Trying to control water vapor transfer with a membrane between two slabs of wood is not a good idea. Control it on one of the sides or let it through.
Unfortunately, there’s all sorts of written stuff about “vapor barriers” in framed floor assemblies above crawl spaces, but I don’t think it should be there. I think all that writing should be reduced to one sentence: fix the crawl space. You can’t fix your crawl space problems with a vapor barrier between the subfloor and finish floor. Stop thinking about it.
However, if your crawl space or basement doesn’t have a water problem but is unheated that paper underlayment will help for a different reason: it will help maintain the finish wood floor temperature at room temperature, not basement temperature. That “prevent the breezes” thing helps. This is a good thing because wood movement is caused by changes in relative humidity (a bit of a mind bender, but true). If the temperature of the wood is different on its top and bottom surfaces it will cup. If the temperature of the wood is the same on its top and bottom surfaces it will remain flat. The paper underlayment helps maintain a constant temperature on its top and bottom surfaces – it keeps the warm air on the warm side and the cool air on the cool side; air control.
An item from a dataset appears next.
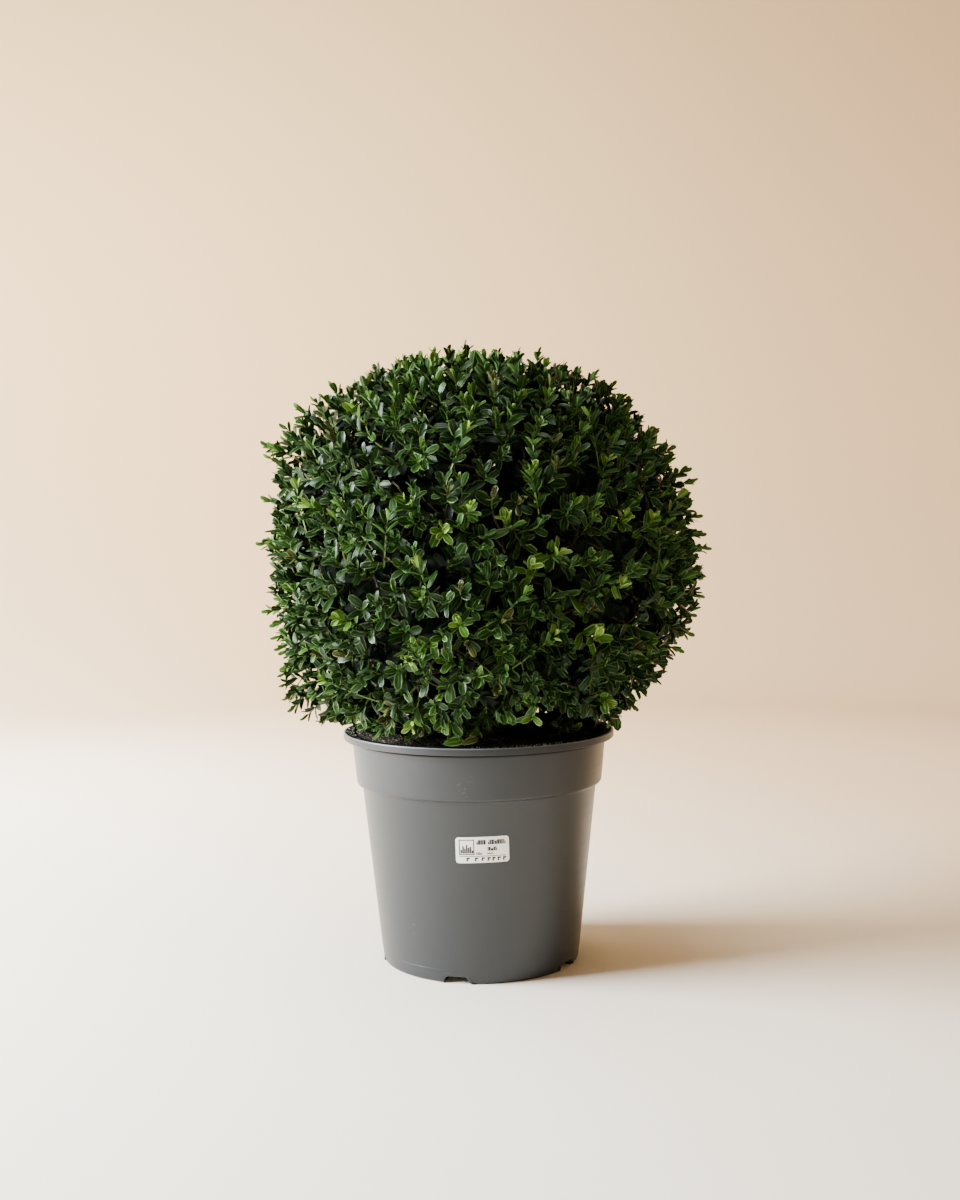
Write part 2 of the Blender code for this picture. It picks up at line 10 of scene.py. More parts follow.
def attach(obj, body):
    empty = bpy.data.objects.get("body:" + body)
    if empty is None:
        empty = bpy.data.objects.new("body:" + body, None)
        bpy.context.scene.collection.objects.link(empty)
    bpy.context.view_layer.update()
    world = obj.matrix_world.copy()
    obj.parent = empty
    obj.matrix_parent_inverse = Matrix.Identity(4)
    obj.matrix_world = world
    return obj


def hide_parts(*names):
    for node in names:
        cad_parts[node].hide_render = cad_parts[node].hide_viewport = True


# A clipped box ball in its nursery pot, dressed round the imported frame.
# Metres, +Z up, the pot stands on z = 0 and its front looks along -Y.

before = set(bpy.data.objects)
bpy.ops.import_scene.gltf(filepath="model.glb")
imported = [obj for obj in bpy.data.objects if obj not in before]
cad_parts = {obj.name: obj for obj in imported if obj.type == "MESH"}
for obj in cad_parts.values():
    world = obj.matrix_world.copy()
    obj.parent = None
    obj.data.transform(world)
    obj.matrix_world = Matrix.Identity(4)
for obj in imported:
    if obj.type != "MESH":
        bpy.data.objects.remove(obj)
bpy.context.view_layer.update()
up = Vector((0, 0, 1))


def linear(colour):  # "#rrggbb" in sRGB to linear RGBA
    parts = [int(colour[start:start + 2], 16) / 255 for start in (1, 3, 5)]
    return tuple(c / 12.92 if c <= 0.04045 else ((c + 0.055) / 1.055) ** 2.4 for c in parts) + (1.0,)


def connect(node, inputs):  # each takes a value, a "#rrggbb" colour, a socket, or a node's main output
    for name, value in inputs.items():
        if isinstance(value, bpy.types.Node):
            value = next(socket for socket in value.outputs if socket.enabled)
        if isinstance(value, bpy.types.NodeSocket):
            node.id_data.links.new(value, node.inputs[name])
        else:
            node.inputs[name].default_value = linear(value) if isinstance(value, str) else value


def addNode(tree, kind, inputs=None, **settings):
    node = tree.nodes.new("ShaderNode" + kind)
    for name, value in settings.items():
        setattr(node, name, value)
    connect(node, inputs or {})
    return node


def startMaterial(name, values):  # a material, its tree and its shader, with plain values set
    made = bpy.data.materials.new(name)
    made.use_nodes = True
    shader = made.node_tree.nodes["Principled BSDF"]
    connect(shader, values)
    return made, made.node_tree, shader


def makeTwoTone(name, dark, light, grain, values, relief=None, stretch=None):
    # A plain finish in two tones, mixed by a noise; relief is a bump's strength and depth.
    made, tree, shader = startMaterial(name, values)
    place = addNode(tree, "TexCoord").outputs["Object"]
    if stretch:
        place = addNode(tree, "Mapping", {"Vector": place, "Scale": stretch})
    tones = addNode(tree, "TexNoise", {"Vector": place, **grain})
    colour = addNode(tree, "Mix", {0: tones, 6: dark, 7: light}, data_type="RGBA")
    connect(shader, {"Base Color": colour})
    if relief:
        bump = addNode(tree, "Bump", {"Strength": relief[0], "Distance": relief[1], "Height": tones})
        connect(shader, {"Normal": bump})
    return made


def addObject(name, data):
    made = bpy.data.objects.new(name, data)
    bpy.context.scene.collection.objects.link(made)
    return made


def addPiece(name, mesh, finishes, slotName, *nodes):  # a finished piece that rides on the plant
    mesh.name = name
    for finish in finishes:
        mesh.materials.append(finish)
    piece = addObject(name, mesh)
    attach(piece, "root")
    if nodes:
        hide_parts(*nodes)


def plainMesh(bm):
    mesh = bpy.data.meshes.new("made")
    bm.to_mesh(mesh)
    bm.free()
    return mesh


def smooth(mesh, sharpAngle):  # smooth but for edges past this angle
    mesh.shade_smooth()
    mesh.set_sharp_from_angle(angle=math.radians(sharpAngle))
    return mesh


def turnOut(bm):
    bmesh.ops.recalc_face_normals(bm, faces=bm.faces)
    if bm.calc_volume(signed=True) < 0:
        bmesh.ops.reverse_faces(bm, faces=bm.faces)
    return bm


def meshFrom(bm, sharpAngle=30):
    return smooth(plainMesh(turnOut(bm)), sharpAngle)


def newest(made, kind):  # what an operator made, of one kind
    return [item for item in made["geom"] if isinstance(item, kind)]


def turn(bm, verts, angle, axis):
    matrix = Matrix.Rotation(angle, 3, axis)
    bmesh.ops.rotate(bm, verts=verts, cent=(0, 0, 0), matrix=matrix)


def bearing(azimuth, radius, z):  # azimuth from the front towards +X
    return Vector((radius * math.sin(azimuth), -radius * math.cos(azimuth), z))


def turnFrom(azimuth, other):  # the shorter way round from one azimuth to another
    return (azimuth - other + math.pi) % math.tau - math.pi


def clamp(share):
    return min(1.0, max(0.0, share))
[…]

That’s about it for paper under wood flooring.
- A wanker is not necessarily one who wanks; it is a stupid, foolish or unpleasant person.
- www.chicagoragman.com
- My father related to me many times that he grew up in a vintage 1860 row house that had a crack so large in the rear wall that he could put his hand through it to the exterior as he lay in bed at night. And, the foundation was rubble stone. “Air-tight construction” was not a thing in the 1800’s.